**** Data for this exercise ****

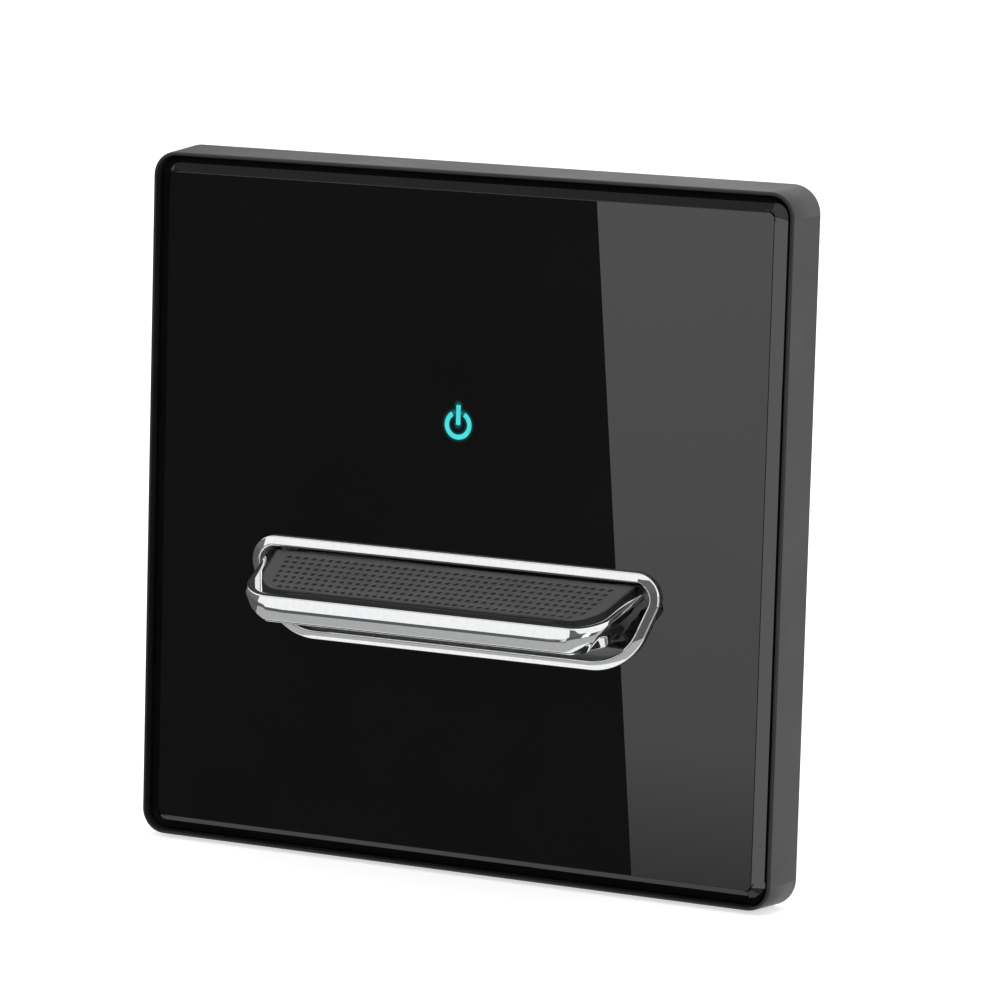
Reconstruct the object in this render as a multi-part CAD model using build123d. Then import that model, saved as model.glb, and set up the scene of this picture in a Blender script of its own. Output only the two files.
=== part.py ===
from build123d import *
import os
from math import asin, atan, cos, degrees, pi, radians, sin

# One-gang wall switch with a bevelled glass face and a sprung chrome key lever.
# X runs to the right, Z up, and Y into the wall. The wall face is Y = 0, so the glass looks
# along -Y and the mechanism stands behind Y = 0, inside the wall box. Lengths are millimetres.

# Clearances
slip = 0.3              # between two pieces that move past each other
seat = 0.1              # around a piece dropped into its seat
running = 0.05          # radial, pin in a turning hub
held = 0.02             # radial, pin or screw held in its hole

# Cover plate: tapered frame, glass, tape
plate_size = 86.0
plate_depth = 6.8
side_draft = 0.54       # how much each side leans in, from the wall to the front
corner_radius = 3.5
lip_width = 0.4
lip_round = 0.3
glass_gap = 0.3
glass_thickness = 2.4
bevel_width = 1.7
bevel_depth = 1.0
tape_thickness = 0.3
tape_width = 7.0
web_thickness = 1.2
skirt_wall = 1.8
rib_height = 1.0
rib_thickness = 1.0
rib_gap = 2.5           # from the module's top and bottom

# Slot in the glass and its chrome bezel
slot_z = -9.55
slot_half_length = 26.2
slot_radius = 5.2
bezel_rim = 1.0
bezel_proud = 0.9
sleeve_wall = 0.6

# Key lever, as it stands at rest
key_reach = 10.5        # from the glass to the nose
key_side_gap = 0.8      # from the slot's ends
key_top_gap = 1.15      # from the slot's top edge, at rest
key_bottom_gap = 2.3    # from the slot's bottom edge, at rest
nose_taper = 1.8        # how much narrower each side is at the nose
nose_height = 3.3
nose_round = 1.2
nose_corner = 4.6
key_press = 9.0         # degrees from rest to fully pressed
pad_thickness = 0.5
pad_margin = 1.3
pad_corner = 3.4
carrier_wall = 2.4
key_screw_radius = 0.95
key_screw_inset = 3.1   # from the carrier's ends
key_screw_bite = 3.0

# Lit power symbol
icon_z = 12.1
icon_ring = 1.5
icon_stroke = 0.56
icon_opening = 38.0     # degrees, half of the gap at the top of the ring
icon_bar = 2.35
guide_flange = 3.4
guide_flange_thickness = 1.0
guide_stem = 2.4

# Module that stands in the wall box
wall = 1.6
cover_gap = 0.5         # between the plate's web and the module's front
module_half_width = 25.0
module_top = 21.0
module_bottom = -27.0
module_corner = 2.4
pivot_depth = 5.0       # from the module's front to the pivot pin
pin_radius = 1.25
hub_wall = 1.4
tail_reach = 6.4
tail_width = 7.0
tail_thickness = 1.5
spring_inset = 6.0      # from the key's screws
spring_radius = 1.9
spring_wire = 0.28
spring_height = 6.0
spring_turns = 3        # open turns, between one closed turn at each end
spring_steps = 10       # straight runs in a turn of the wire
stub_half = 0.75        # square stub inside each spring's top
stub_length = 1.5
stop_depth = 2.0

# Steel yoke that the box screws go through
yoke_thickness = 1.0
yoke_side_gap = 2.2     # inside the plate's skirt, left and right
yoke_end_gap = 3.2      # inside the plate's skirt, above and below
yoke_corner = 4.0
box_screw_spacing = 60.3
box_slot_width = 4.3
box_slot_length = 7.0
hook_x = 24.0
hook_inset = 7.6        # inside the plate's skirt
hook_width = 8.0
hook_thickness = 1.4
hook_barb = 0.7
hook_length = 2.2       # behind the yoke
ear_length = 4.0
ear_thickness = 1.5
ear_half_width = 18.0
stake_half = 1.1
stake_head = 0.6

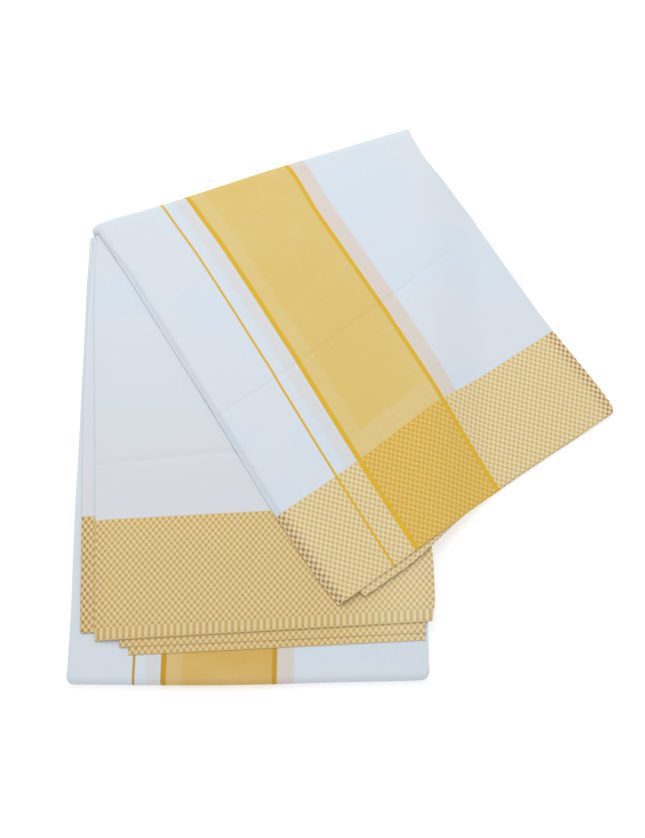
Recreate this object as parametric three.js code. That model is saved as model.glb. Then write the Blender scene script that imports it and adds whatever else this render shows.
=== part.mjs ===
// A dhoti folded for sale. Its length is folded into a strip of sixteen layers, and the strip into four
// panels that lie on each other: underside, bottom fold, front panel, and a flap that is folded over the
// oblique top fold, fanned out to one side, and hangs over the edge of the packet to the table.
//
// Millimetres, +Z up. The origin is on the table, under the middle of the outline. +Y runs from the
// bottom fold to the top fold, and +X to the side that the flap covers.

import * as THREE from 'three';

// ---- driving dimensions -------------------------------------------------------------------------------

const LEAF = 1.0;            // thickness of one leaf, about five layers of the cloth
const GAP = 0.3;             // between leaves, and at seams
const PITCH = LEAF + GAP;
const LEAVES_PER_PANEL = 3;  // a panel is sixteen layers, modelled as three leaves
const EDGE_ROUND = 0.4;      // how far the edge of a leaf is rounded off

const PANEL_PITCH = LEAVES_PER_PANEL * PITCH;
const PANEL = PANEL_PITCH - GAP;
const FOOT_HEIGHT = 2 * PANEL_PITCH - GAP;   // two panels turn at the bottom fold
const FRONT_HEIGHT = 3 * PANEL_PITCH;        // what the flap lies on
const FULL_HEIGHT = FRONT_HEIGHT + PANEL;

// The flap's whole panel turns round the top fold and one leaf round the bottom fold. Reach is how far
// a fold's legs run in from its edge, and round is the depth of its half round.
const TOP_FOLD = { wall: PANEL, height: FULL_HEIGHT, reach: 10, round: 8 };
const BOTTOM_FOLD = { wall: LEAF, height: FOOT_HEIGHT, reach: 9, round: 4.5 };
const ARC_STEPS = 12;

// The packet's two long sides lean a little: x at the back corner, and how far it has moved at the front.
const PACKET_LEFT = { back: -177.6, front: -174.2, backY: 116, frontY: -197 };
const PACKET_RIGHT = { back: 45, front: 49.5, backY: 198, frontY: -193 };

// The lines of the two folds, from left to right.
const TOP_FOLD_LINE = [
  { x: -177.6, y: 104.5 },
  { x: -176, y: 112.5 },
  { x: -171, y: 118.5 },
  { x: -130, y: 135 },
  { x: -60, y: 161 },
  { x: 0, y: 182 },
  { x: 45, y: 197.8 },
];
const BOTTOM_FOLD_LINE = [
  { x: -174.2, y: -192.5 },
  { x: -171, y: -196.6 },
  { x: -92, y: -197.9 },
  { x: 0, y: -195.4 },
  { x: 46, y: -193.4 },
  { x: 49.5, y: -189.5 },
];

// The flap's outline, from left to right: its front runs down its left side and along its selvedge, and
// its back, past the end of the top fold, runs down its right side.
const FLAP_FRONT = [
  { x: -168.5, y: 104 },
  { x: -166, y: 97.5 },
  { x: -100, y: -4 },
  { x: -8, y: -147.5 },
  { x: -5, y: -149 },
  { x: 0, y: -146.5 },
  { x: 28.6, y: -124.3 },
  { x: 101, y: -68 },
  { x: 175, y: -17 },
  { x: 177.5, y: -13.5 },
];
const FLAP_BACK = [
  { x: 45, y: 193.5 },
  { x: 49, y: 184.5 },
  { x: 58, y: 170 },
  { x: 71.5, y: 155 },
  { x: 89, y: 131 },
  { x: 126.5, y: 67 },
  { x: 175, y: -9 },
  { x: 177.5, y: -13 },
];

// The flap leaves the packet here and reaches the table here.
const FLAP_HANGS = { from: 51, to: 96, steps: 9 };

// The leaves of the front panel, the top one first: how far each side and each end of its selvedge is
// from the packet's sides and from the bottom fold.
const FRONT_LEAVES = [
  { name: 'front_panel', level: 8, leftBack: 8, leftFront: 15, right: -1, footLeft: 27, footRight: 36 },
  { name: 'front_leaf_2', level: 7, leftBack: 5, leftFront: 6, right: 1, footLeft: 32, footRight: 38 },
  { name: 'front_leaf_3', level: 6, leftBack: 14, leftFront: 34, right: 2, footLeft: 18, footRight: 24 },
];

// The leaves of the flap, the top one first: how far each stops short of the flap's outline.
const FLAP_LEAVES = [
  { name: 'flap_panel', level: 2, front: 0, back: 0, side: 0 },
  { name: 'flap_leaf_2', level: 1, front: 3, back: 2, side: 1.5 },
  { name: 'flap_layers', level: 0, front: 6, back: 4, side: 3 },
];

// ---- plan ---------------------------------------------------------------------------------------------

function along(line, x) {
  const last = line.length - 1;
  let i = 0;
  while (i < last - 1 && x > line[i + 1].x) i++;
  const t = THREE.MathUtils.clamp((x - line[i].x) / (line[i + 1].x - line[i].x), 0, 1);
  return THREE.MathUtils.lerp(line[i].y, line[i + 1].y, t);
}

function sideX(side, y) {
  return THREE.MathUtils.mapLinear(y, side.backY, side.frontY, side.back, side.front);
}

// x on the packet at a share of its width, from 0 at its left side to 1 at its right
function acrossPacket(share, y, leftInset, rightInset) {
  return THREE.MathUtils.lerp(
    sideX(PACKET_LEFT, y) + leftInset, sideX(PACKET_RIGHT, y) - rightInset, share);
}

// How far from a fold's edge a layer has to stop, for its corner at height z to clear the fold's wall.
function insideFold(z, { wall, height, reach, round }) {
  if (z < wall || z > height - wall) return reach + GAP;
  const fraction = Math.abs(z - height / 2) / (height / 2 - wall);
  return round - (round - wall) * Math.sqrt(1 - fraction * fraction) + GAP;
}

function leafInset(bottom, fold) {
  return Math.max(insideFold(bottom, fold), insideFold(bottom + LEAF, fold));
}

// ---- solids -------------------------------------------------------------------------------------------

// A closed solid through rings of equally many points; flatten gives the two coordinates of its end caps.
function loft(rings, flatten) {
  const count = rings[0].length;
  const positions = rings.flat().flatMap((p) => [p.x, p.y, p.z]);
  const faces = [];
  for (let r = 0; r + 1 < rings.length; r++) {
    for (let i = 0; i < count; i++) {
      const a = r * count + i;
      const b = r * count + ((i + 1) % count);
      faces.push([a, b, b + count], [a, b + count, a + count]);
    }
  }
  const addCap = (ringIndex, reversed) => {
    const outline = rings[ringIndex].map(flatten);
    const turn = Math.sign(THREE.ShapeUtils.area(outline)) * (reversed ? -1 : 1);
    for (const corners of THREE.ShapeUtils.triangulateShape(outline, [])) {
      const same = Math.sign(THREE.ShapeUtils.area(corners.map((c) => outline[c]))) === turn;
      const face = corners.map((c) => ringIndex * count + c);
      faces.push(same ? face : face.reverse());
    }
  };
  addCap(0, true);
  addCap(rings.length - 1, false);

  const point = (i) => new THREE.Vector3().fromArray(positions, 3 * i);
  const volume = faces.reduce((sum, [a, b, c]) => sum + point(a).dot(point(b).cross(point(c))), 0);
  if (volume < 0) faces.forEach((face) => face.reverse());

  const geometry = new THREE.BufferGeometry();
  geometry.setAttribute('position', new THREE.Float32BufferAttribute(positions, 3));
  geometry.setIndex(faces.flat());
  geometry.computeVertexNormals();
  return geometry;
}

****

Written instruction
Of the lines above, copy each that contains "scene".

Exercise result
Reconstruct the object in this render as a multi-part CAD model using build123d. Then import that model, saved as model.glb, and set up the scene of this picture in a Blender script of its own. Output only the two files.
Recreate this object as parametric three.js code. That model is saved as model.glb. Then write the Blender scene script that imports it and adds whatever else this render shows.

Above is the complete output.